◆ Required work
Reproduce, please, only the lines from the first line below to the line containing "const GAP = 0.3;", inclusive.

◆ Source excerpt
>> start
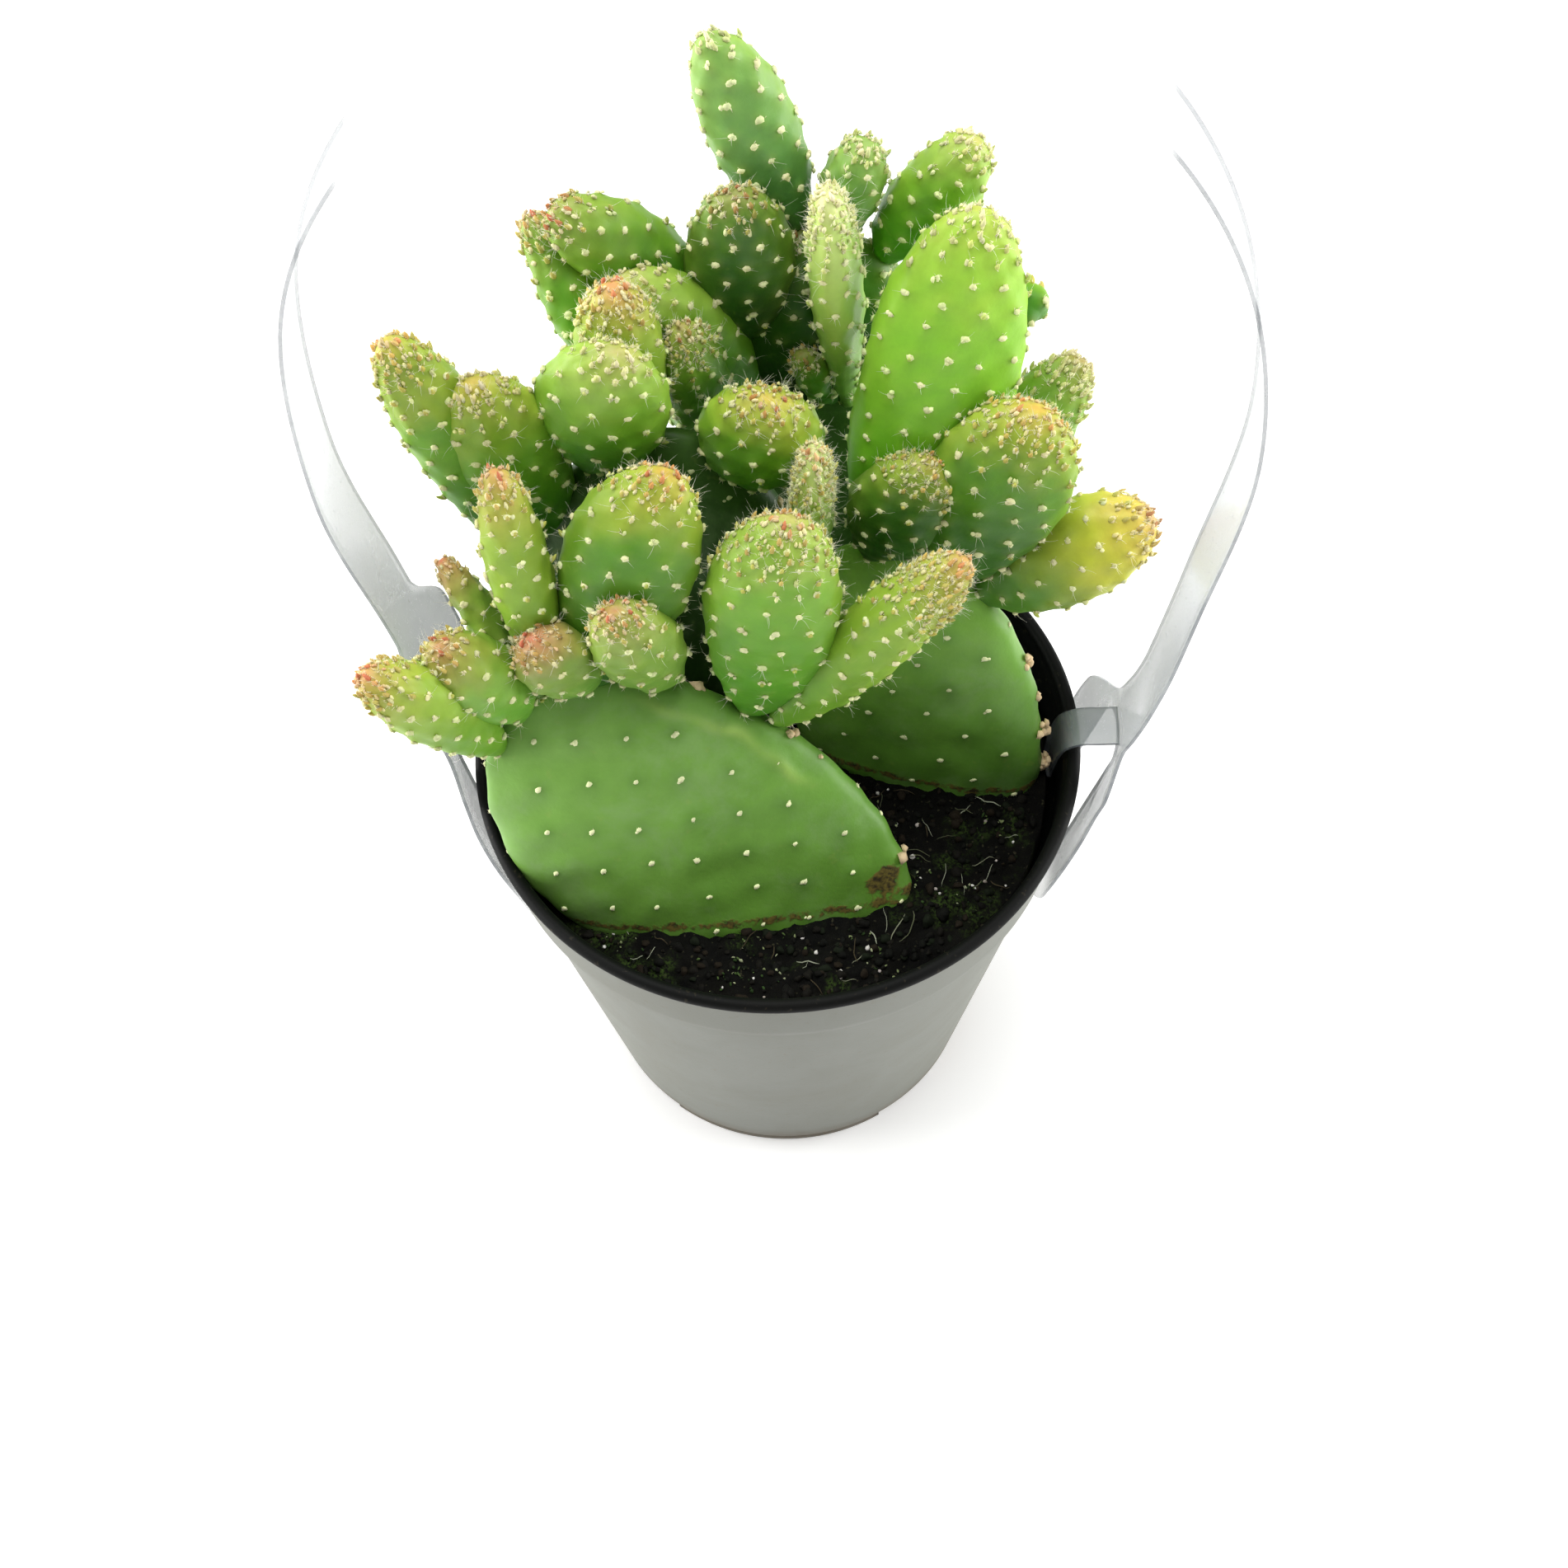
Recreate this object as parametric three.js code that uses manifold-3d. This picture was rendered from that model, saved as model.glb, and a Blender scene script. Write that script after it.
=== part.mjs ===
// A paddle cactus in a round plastic nursery pot, with the clear carrying strap that clips onto its rim.
// Millimetres, +Z up. The origin is the middle of the pot's underside, on the surface that it stands on.
// +X is to the right and -Y to the front of the plant.
import * as THREE from "three";
import { mergeVertices } from "three/addons/utils/BufferGeometryUtils.js";
import Module from "manifold-3d";

const wasm = await Module();
wasm.setup();

// ---------------------------------------------------------------- driving dimensions

const GAP = 0.3; // clearance between separate pieces that touch

const POT = {
  height: 93,
  rimRadius: 52.5, // outside of the lip
  lipWidth: 2.4,
  lipDepth: 2.6,
  bandHeight: 15, // the wider collar under the rim
  bandRadius: 50.2, // outside of the collar at its lower edge
  step: 1.3, // shoulder between the collar and the tapered body
  baseRadius: 36.9,
  footHeight: 2.6,
  wall: 1.1,
  segments: 48,
};
const FEET = { count: 4, span: 68, turn: -95, width: 2.7, inset: 0.8, centreRadius: 8 };
const DRAIN = { count: 8, radius: 3, circle: 22 };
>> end
◆ The result
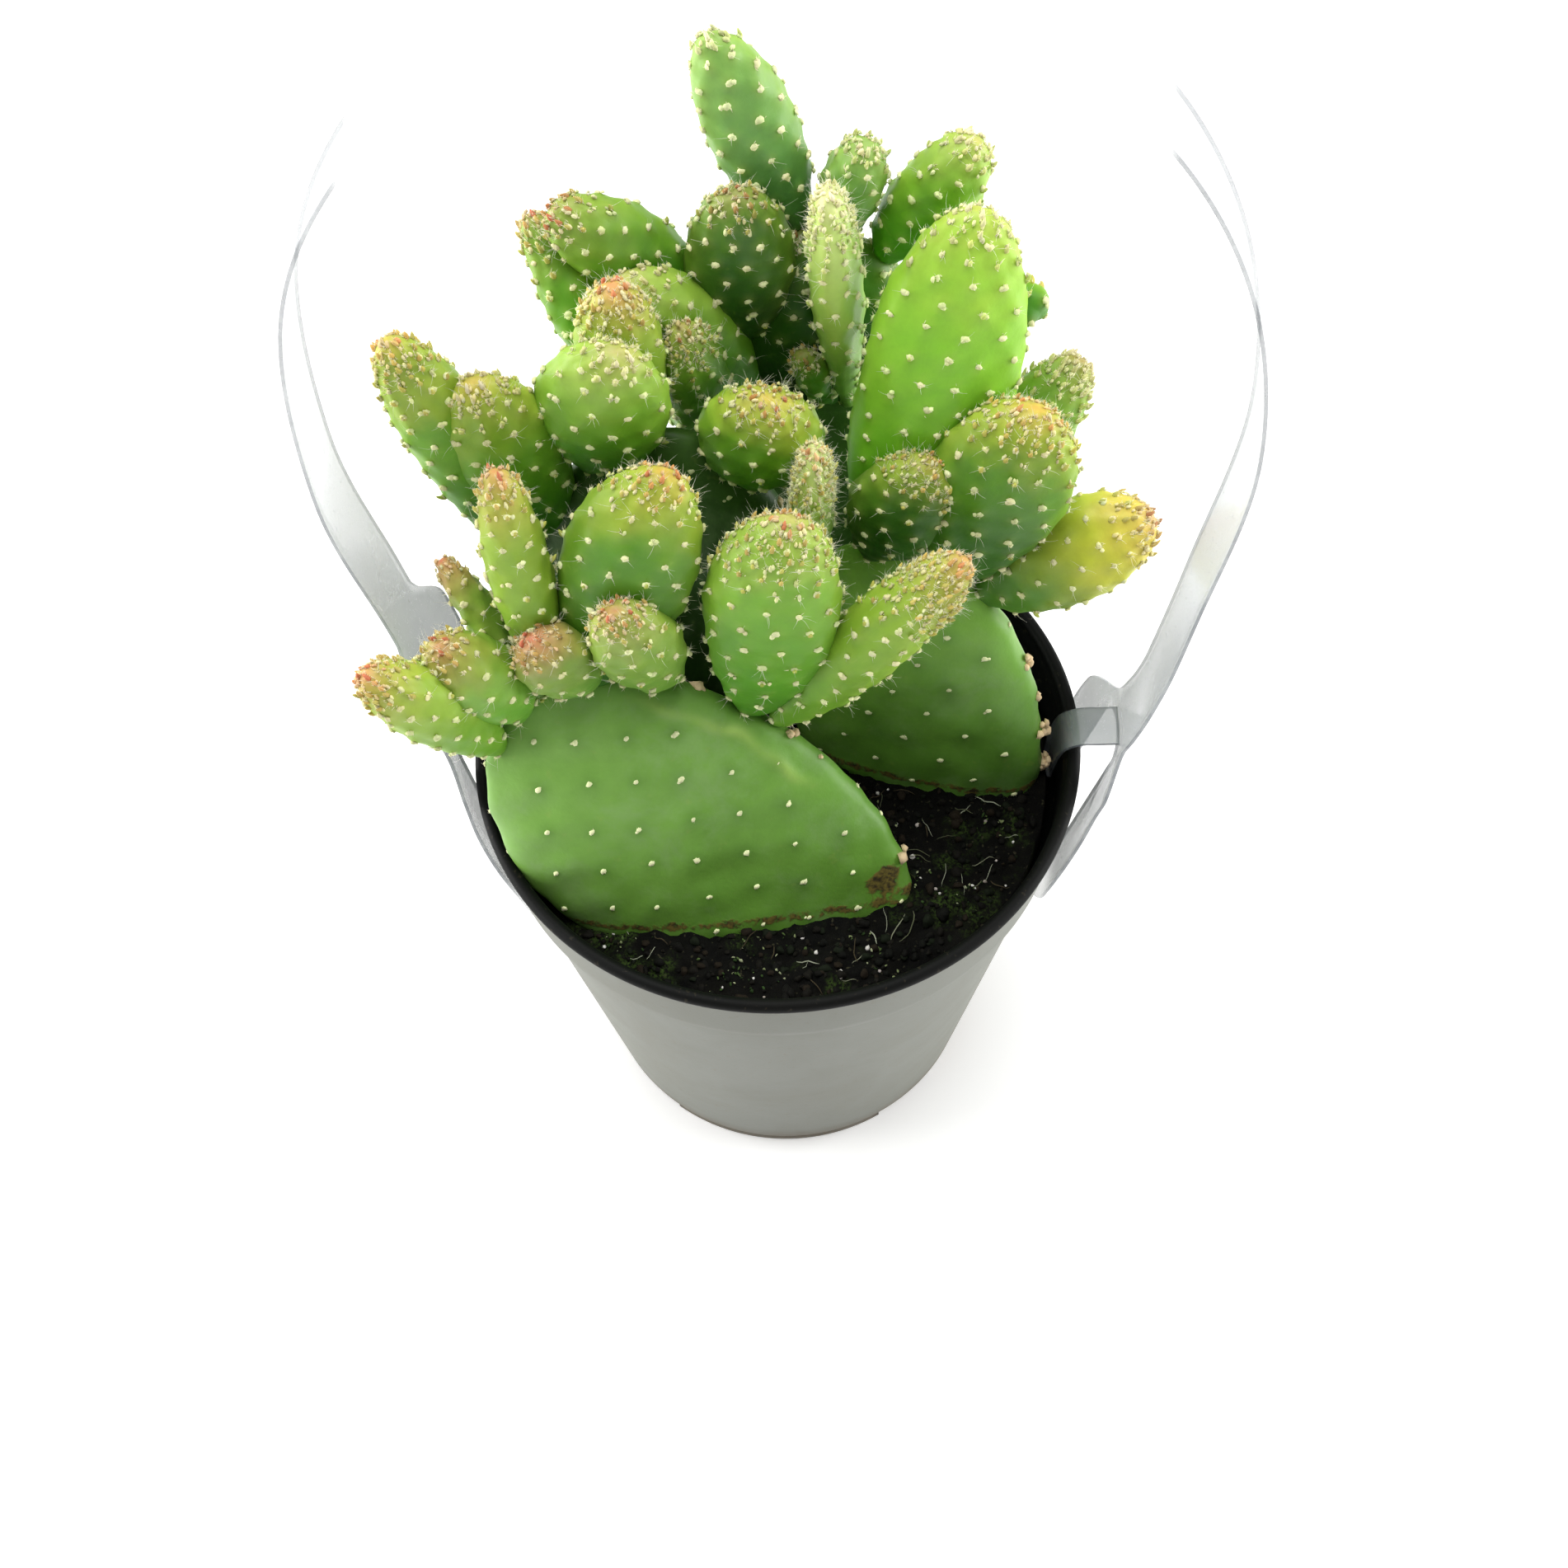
Recreate this object as parametric three.js code that uses manifold-3d. This picture was rendered from that model, saved as model.glb, and a Blender scene script. Write that script after it.
=== part.mjs ===
// A paddle cactus in a round plastic nursery pot, with the clear carrying strap that clips onto its rim.
// Millimetres, +Z up. The origin is the middle of the pot's underside, on the surface that it stands on.
// +X is to the right and -Y to the front of the plant.
import * as THREE from "three";
import { mergeVertices } from "three/addons/utils/BufferGeometryUtils.js";
import Module from "manifold-3d";

const wasm = await Module();
wasm.setup();

// ---------------------------------------------------------------- driving dimensions

const GAP = 0.3; // clearance between separate pieces that touch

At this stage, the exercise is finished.